My last two points were this:

Jesus is God-sized

and

God is Jesus-shaped

 

I wonder whether much of our evangelism is aimed at persuading people of point number one.  And I wonder whether that emphasis, if divorced from the second point, is quite dangerous.

Here’s what I mean – when we tell an unbeliever that Jesus is God, this is what they hear:  “You know the god of the pub discussion – the distant, arm-chair deity, uninvolved and uncaring?  That god is who Jesus is!”

“Oh” says the unbeliever.  “Because Jesus looks quite different to that.”

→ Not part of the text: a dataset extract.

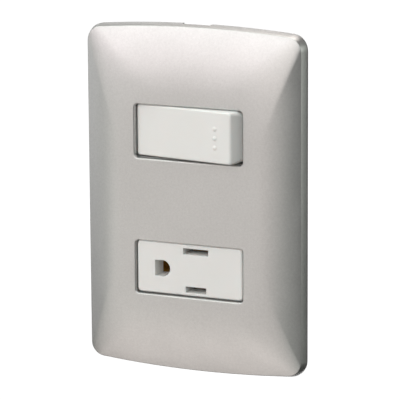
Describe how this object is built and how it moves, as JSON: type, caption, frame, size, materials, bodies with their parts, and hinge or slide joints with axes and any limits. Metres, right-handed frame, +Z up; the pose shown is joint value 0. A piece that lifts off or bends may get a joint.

“Yeah, I know” we say.  “But you need to look past all that stuff.  Whatever you see in Jesus that doesn’t look like ‘the god you’ve always believed in’ – that’s just Jesus’ human nature.  No, that’s dispensible.  What you really need to know is that Jesus is God.”

And what’s the result?  Well how many Christian testimonies run something like this…

“I have always believed in some kind of god.  And then I met Jesus.  And the preacher told me that Jesus is the god-I-always-believed-in.”

Do you see what’s happened here?  Some supposed natural knowledge of God is determining a person’s view of Christ and determining it from the outset.

It should be the other way around.  Knowledge of Jesus should revolutionize our view of God. We should tell people not only that Jesus is God-sized, we should tell them that God is entirely Jesus-shaped.

As Archbishop Michael Ramsey once said (riffing on 1 John 1:5): “God is Christlike, and in Him there is no unchristlikeness at all.”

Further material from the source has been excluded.